**THE EXERCISE:** Identify all lines in the data containing the string "scene". Copy them out.

┌──

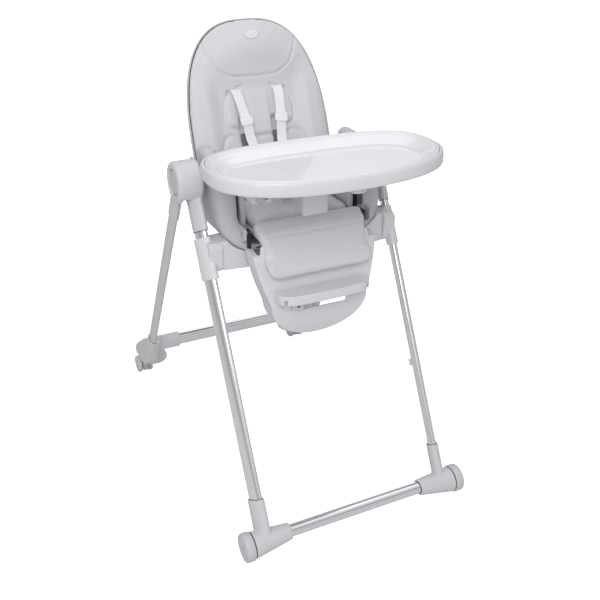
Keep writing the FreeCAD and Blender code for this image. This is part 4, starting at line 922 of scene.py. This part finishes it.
def make_adjuster(side, s):
    """Three-bar slide: a rounded frame with a raised middle bar."""
    way = (on_back(s * 37, -13, 127) - on_back(s * 44, -11, 183)).normalized()
    across = Vector((1, 0, 0.1 * s)).normalized()
    across = (across - way * across.dot(way)).normalized()
    normal = across.cross(way)
    centre = on_back(s * 44, -12.5, 183)
    place = Matrix.Translation(centre) @ Matrix((across, way, normal)).transposed().to_4x4()
    bars = []
    for low_corner, high_corner in (((-15, -11, -2.6), (-11.6, 11, 3.2)), ((11.6, -11, -2.6), (15, 11, 3.2)),
                                    ((-15, -11, -2.6), (15, -7.4, 3.2)), ((-15, 7.4, -2.6), (15, 11, 3.2)),
                                    ((-13, -1.8, 0.8), (13, 1.8, 4.2)), ((-12.4, -9, -2.2), (12.4, 9, -0.6))):
        bars.append(rounded_box("bar", low_corner, high_corner, 1.1, "harness_plastic", place))
    adjuster = join("strap_slide_" + side, bars)
    adjuster.data.set_sharp_from_angle(angle=math.radians(50))
    return adjuster


def make_buckle():
    """Harness buckle: rounded body, sunk press button and the two side tongues."""
    parts = [rounded_box("body", (-25, 345, 704), (25, 359, 740), 5.0, "harness_plastic", segments=5),
             rounded_box("rim", (-13, 342.5, 711), (13, 346.5, 733), 2.0, "harness_plastic", segments=4)]
    for s in (-1, 1):
        parts.append(side_box("tongue", s, (24, 347.5, 710), (36, 356, 734), 2.6, "harness_plastic",
                              segments=4))
    body = join("harness_buckle_body", parts)
    body.data.set_sharp_from_angle(angle=math.radians(50))
    settle(body, "seat", "harness_plastic", "harness_buckle")
    press = rounded_box("harness_button", (-9, 340.8, 715), (9, 344, 729), 1.4, "dark", segments=4)
    settle(press, "seat", "harness_plastic")


# ------ seat, leg rest and footrest
def at_height(line, z):
    """Y of an edge line of the seat shell at a height."""
    for (ya, za), (yb, zb) in zip(line[:-1], line[1:]):
        if min(za, zb) <= z <= max(za, zb) and za != zb:
            return ya + (yb - ya) * (z - za) / (zb - za)
    return line[0][0] if abs(z - line[0][1]) < abs(z - line[-1][1]) else line[-1][0]


def make_seat_shell():
    """Deep U-shaped tub, its front edge rolled into a broad soft rim that widens into the side wings."""
    half, floor_z, corner = SEAT_HALF, SEAT_FLOOR_Z, SEAT_CORNER
    spine = []
    for i in range(15):
        spine.append((-half, SEAT_TOP_Z - (SEAT_TOP_Z - floor_z - corner) * i / 14, -1.0, 0.0))
    for i in range(1, 16):
        angle = math.pi / 2 * i / 15
        spine.append((-half + corner - corner * math.cos(angle), floor_z + corner - corner * math.sin(angle),
                      -math.cos(angle), -math.sin(angle)))
    for i in range(1, 12):
        spine.append((-half + corner + (2 * half - 2 * corner) * i / 12, floor_z, 0.0, -1.0))
    spine += [(-x, z, -nx, nz) for x, z, nx, nz in reversed(spine[:30])]
    rings = []
    for x, z, nx, nz in spine:
        front = at_height(SEAT_FRONT_EDGE, z)
        rear = at_height(SEAT_REAR_EDGE, z)
        side = min(1.0, abs(nx) * 1.3)
        rim = 13 + 31 * side
        bulge = 4.0 * side
        section = [(rear, 0), (rear - 12, 0), (front + 60, 0), (front + 24, -bulge * 0.3), (front + 12, 0.2),
                   (front + 5, 1.8), (front + 1.2, 5.5), (front - bulge * 0.4, 10),
                   (front - bulge, rim * 0.5),
                   (front - bulge * 0.8, rim * 0.75), (front + 0.8, rim - 4), (front + 3.4, rim - 1),
                   (front + 7, rim),
                   (front + 9.5, rim - 1.4), (front + 10, rim - 6), (front + 9, 9), (front + 12, 4.6),
                   (front + 24, 4),
                   (front + 60, 4), (rear - 12, 4), (rear, 4)]
        rings.append([at(x - nx * inward, y, z - nz * inward) for y, inward in section])
    shell = add_mesh("seat_tub", *skin(rings), "seat_plastic", 62)
    settle(shell, "seat", "seat_plastic", "seat_shell")


def make_legrest():
    """Panel with near-black blocks at its hinges as painted shade of the gaps beside its ears, and its hook
    guards; the footrest with its aprons and screw, whose dark cross is painted shade of its recess.
    """
    panel = melted_node("legrest_panel", "legrest", 1.5, 12)
    for vertex in panel.data.vertices:
        if vertex.co.z < PANEL_FOOT_Z:
            vertex.co.z = PANEL_FOOT_Z + (vertex.co.z - PANEL_FOOT_Z) * 0.86
        elif vertex.co.z > PANEL_EAR_Z and abs(vertex.co.x) > 0.1305:
            vertex.co.z = PANEL_EAR_Z + (vertex.co.z - PANEL_EAR_Z) * 0.12
    for side, s in SIDES:
        # near-black block between the panel's ear and the wing: painted shade of that gap
        hinge_shade = side_box("hinge_gap_shade_" + side, s, (137, 251, 606), (143.5, 266, 656), 3.0, "dark")
        settle(hinge_shade, "legrest", SLOT_OF["legrest_panel"])
        guard = [side_box("guard", s, (74, 208, 478), (96, 210, 526), 0.8, "panel_plastic")]
        for x in (74, 94):
            guard.append(side_box("guard", s, (x, 192, 478), (x + 2, 210, 526), 0.8, "panel_plastic"))
        settle(join("hook_guard_" + side, guard), "legrest", SLOT_OF["legrest_panel"])
    melted_node("footrest", "footrest", 1.0, 8)
    for side, s in SIDES:
        apron = side_box("slot_apron_" + side, s, (76, 183.4, 482), (94, 186.2, 512), 1.2, "panel_plastic")
        settle(apron, "footrest", SLOT_OF["footrest"])
    screw = [(0.2, -1.6), (3.2, -1.4), (4.2, -0.4), (4.4, 1.0), (0.2, 1.0)]
    rings = []
    for radius, depth in screw:
        rings.append([at(-58 + radius * math.cos(2 * math.pi * i / 28), 180.5 + depth,
                         487 + radius * math.sin(2 * math.pi * i / 28)) for i in range(28)])
    head = add_mesh("footrest_screw_head", *skin(rings), "steel", 30)
    bars = [head]
    # near-black cross standing on the screw head: painted shade of a cross recess
    for dx, dz in ((2.2, 0.5), (0.5, 2.2)):
        bars.append(rounded_box("cross", (-58 - dx, 178.6, 487 - dz), (-58 + dx, 179.2, 487 + dz), 0.1,
                                "dark"))
    cross = join("footrest_screw_cross_shade", bars[1:])
    settle(head, "footrest", "steel", "footrest_screw")
    settle(cross, "footrest", "steel")


def make_painted_gap_shade():
    """Painted shade: near-black blocks in the gap between the side pads and the wings, and dark blocks in the back
    pad's strap wells beside the straps.
    """
    for side, s in SIDES:
        # near-black block between side pad and wing: painted shade of that gap
        gap_shade = side_box("wing_gap_shade_" + side, s, (143.5, 305, 612), (152.5, 396, 744), 3.0, "dark")
        settle(gap_shade, "seat", "seat_plastic")
    for side, s in SIDES:
        # dark block sunk in the strap well: painted shade beside the strap
        well_shade = side_box("strap_well_shade_" + side, s, (WELL_X[0] + 4, 19, WELL_UP[0] + 2),
                          (WELL_X[1] - 4, 29, WELL_UP[1] - 34), 4.0, "painted_pocket_shade", BACK_PLACE)
        settle(well_shade, "backrest", "leatherette")


def make_badge():
    """Blank oval plate with a raised border."""
    rings = []
    for share, deep in ((0.98, 3.0), (1.0, 1.0), (0.99, -1.2), (0.95, -2.0), (0.88, -2.1), (0.83, -1.5),
                        (0.8, -1.2),
                        (0.5, -1.7), (0.2, -1.9), (0.02, -1.9)):
        ring = []
        for i in range(64):
            angle = 2 * math.pi * i / 64
            ring.append(BACK_PLACE @ Vector((17 * share * math.cos(angle) * MM, (deep - HEAD_BULGE) * MM,
                                             (376 + 11 * share * math.sin(angle)) * MM)))
        rings.append(ring)
    badge = add_mesh("blank_badge", *skin(rings), "badge_plastic", 40)
    settle(badge, "backrest", "badge_plastic", "badge")


def make_recline_handle():
    melted_node("recline_handle", "recline_handle", 0.9, 6)


# ------ camera, floor and lights
CAMERA_AT = at(-748.6, -1254.6, 1307.4)
CAMERA_AZIMUTH = -25.78
CAMERA_ELEVATION = 26.79
CAMERA_LENS = 49.06


def make_camera():
    data = bpy.data.cameras.new("camera")
    data.sensor_width = 36.0
    data.lens = CAMERA_LENS
    data.clip_start = 0.05
    data.clip_end = 50.0
    camera = bpy.data.objects.new("camera", data)
    bpy.context.collection.objects.link(camera)
    azimuth = math.radians(CAMERA_AZIMUTH)
    elevation = math.radians(CAMERA_ELEVATION)
    forward = Vector((-math.sin(azimuth) * math.cos(elevation), math.cos(azimuth) * math.cos(elevation),
                      -math.sin(elevation)))
    camera.location = CAMERA_AT
    camera.rotation_mode = "QUATERNION"
    camera.rotation_quaternion = forward.to_track_quat("-Z", "Y")
    bpy.context.scene.camera = camera


def area_light(name, location, target, size, power):
    data = bpy.data.lights.new(name, "AREA")
    data.shape = "RECTANGLE"
    data.size = size[0]
    data.size_y = size[1]
    data.energy = power
    light = bpy.data.objects.new(name, data)
    light.location = location
    light.rotation_mode = "QUATERNION"
    light.rotation_quaternion = (Vector(target) - Vector(location)).to_track_quat("-Z", "Y")
    bpy.context.collection.objects.link(light)


def make_studio():
    """White surroundings, a darker sky for reflections, two area lights and the floor."""
    world = bpy.data.worlds.new("studio")
    world.use_nodes = True
    nodes, links = world.node_tree.nodes, world.node_tree.links
    background = nodes["Background"]
    path = nodes.new("ShaderNodeLightPath")
    coords = nodes.new("ShaderNodeTexCoord")
    split = nodes.new("ShaderNodeSeparateXYZ")
    links.new(coords.outputs["Generated"], split.inputs["Vector"])
    height = spread(nodes, links, split.outputs["Z"], 0.0, 1.0, -1, 1)
    soft_sky = ramp(nodes, links, height, 0.3, 0.85, (0.38, 0.38, 0.385), (0.62, 0.62, 0.63))
    sharp_sky = ramp(nodes, links, height, 0.5, 0.95, (0.30, 0.30, 0.31), (0.85, 0.85, 0.88))
    element = sharp_sky.node.color_ramp.elements.new(0.66)
    element.color = (0.85, 0.85, 0.87, 1)
    element = sharp_sky.node.color_ramp.elements.new(0.74)
    element.color = (0.22, 0.22, 0.23, 1)
    pick = nodes.new("ShaderNodeMix")
    pick.data_type = "RGBA"
    links.new(path.outputs["Is Glossy Ray"], pick.inputs["Factor"])
    links.new(soft_sky, pick.inputs["A"])
    links.new(sharp_sky, pick.inputs["B"])
    sky = pick.outputs["Result"]
    mix = nodes.new("ShaderNodeMix")
    mix.data_type = "RGBA"
    links.new(path.outputs["Is Camera Ray"], mix.inputs["Factor"])
    links.new(sky, mix.inputs["A"])
    mix.inputs["B"].default_value = (1, 1, 1, 1)
    links.new(mix.outputs["Result"], background.inputs["Color"])
    background.inputs["Strength"].default_value = 1.0
    bpy.context.scene.world = world
    bpy.context.scene.view_settings.view_transform = "Standard"
    area_light("key", (-1.2, -2.2, 2.2), (0, 0, 0.6), (1.6, 1.6), 38)
    area_light("top", (0.4, 0.4, 3.2), (0, 0, 0.6), (2.4, 2.4), 11)
    mesh = bpy.data.meshes.new("floor")
    reach = 14.0
    mesh.from_pydata([(-reach, -reach, -0.0004), (reach, -reach, -0.0004), (reach, reach, -0.0004),
                      (-reach, reach, -0.0004)], [], [(0, 1, 2, 3)])
    floor = bpy.data.objects.new("floor", mesh)
    bpy.context.collection.objects.link(floor)
    material, nodes, links, shader = new_material("floor", (0.66, 0.66, 0.66), 0.6)
    vector = object_coords(nodes, links, (1, 1, 1))
    tone = noise_node(nodes, links, vector, 3.0)
    links.new(ramp(nodes, links, tone, 0.3, 0.7, (0.65, 0.65, 0.65), (0.67, 0.67, 0.67)),
              shader.inputs["Base Color"])
    shader.inputs["Emission Color"].default_value = (1, 1, 1, 1)
    seen = nodes.new("ShaderNodeLightPath")
    links.new(spread(nodes, links, seen.outputs["Is Camera Ray"], 0.04, 0.9),
              shader.inputs["Emission Strength"])
    mesh.materials.append(material)


make_camera()
make_studio()
dress_nodes()
make_frame()
make_seat_shell()
make_back_shell()
make_pads()
make_harness()
make_legrest()
make_tray()
make_badge()
make_painted_gap_shade()
make_recline_handle()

└──

**REPLY TO THE EXERCISE:**
Keep writing the FreeCAD and Blender code for this image. This is part 4, starting at line 922 of scene.py. This part finishes it.
    bpy.context.scene.camera = camera
    bpy.context.scene.world = world
    bpy.context.scene.view_settings.view_transform = "Standard"